Deliver Clear Results. You need to know: Is this genuine lossless? Is it compressed at 320kbps (acceptable for some use cases)? Is it low-bitrate garbage?
The Economics of Audio Quality Tools
Traditionally, audio quality software has followed a subscription model: $8-15 monthly, locked into payment cycles, limited features.
A paradigm shift is happening. Some developers are building tools with one-time licensing—you pay once, you own it forever, you get free updates. For professionals who buy expensive audio gear without hesitation, a one-time software investment makes economic sense.
A $39 one-time purchase beats $144/year for the same functionality. The math is obvious.
Building Your Quality Control Process
Here's how a serious music professional should approach this:
1. Audit Your Existing Library Run every downloaded track through detection analysis. Categorize results: genuine lossless, high-quality lossy, and fake lossless. This gives you baseline data.

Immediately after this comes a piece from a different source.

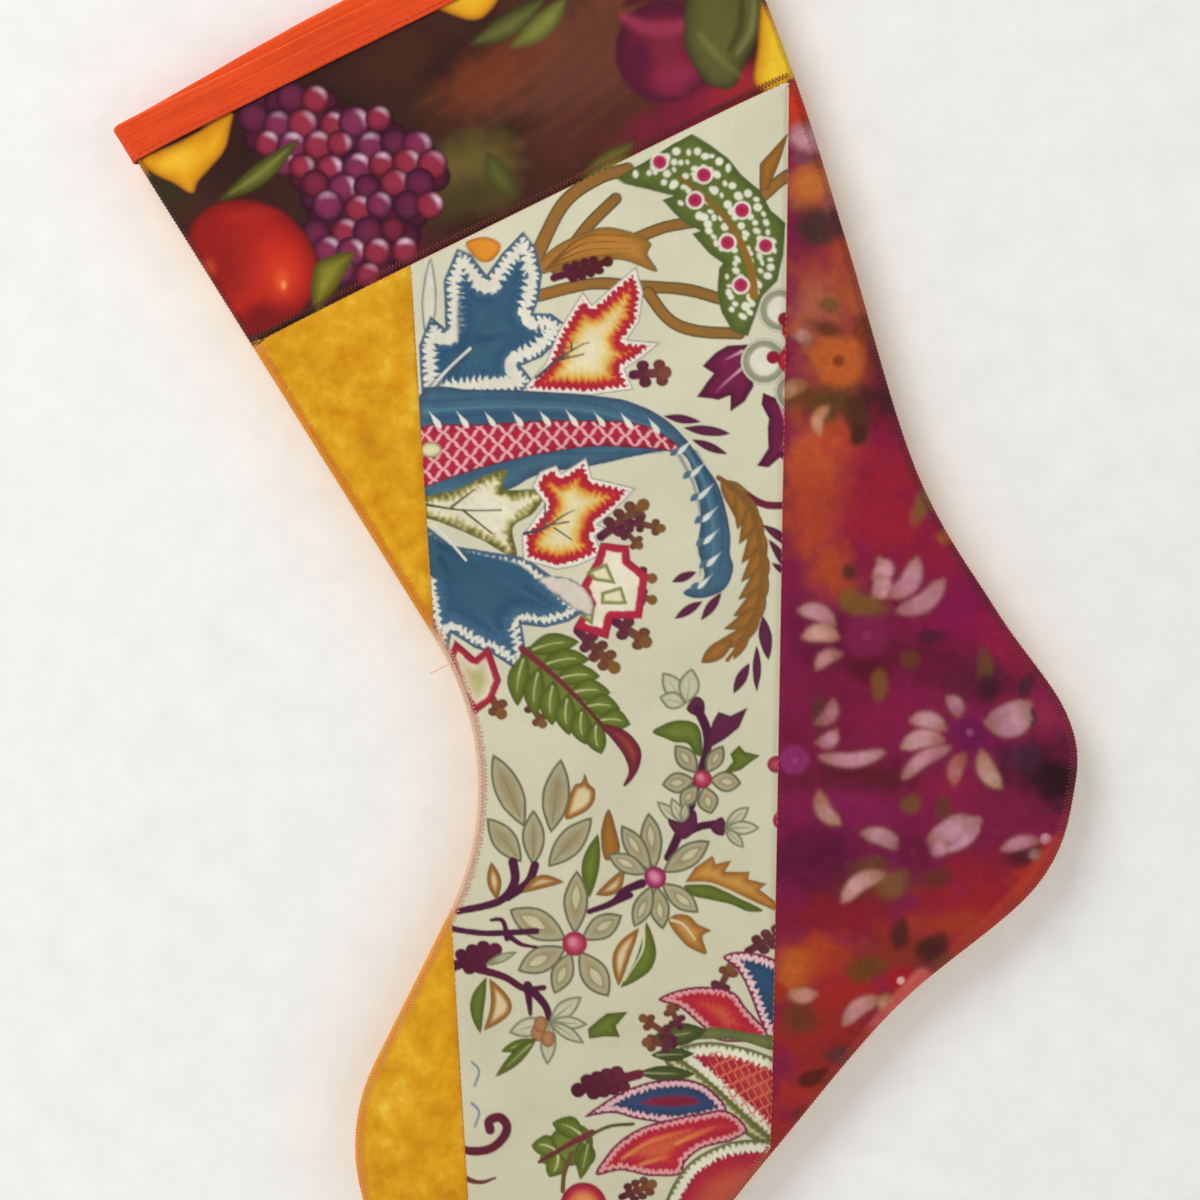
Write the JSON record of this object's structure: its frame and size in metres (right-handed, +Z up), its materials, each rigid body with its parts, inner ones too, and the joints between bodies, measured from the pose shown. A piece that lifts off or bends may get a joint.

2. Flag Suspicious Sources Which download sources show high fake-lossless percentages? Stop using them, or at least verify everything from those sources.
3. Pre-Gig Verification Before any DJ set, live performance, or studio session, verify your actively-used tracks. It takes seconds and prevents disasters.
4. Integrate Into Download Workflow As you add new tracks to your library, run them through detection immediately. Catch problems while the source is fresh in your memory.
The Broader Implication for Digital Audio
The fake lossless phenomenon reveals something important about digital culture: file integrity is increasingly separate from file format.
A .WAV extension tells you nothing about actual content. A Beatport badge doesn't guarantee quality. File size is meaningless. We've created a world where metadata and actual data can diverge completely.
This matters beyond music production. It's relevant for:
- Archivists preserving audio collections
- Radio broadcasters managing music libraries
- Podcast producers storing master recordings
- Any professional managing digital audio at scale
Moving Forward: Tools, Trust, and Transparency
The solution isn't complicated: use detection tools. Verify your sources. Tag your files. Build a library you can actually trust.
The music production community is increasingly sophisticated. Tools that address real problems—even niche ones like fake lossless detection—are finding audiences because they solve actual pain points that professionals face every day.
If you've ever felt uncertain about track quality before a performance, if you've wondered whether your expensive monitoring setup is actually revealing problems, or if you've wanted to audit your collection with confidence: detection tools exist. They're affordable. They're fast. They work offline and respect your privacy.
Your library deserves better than guessing.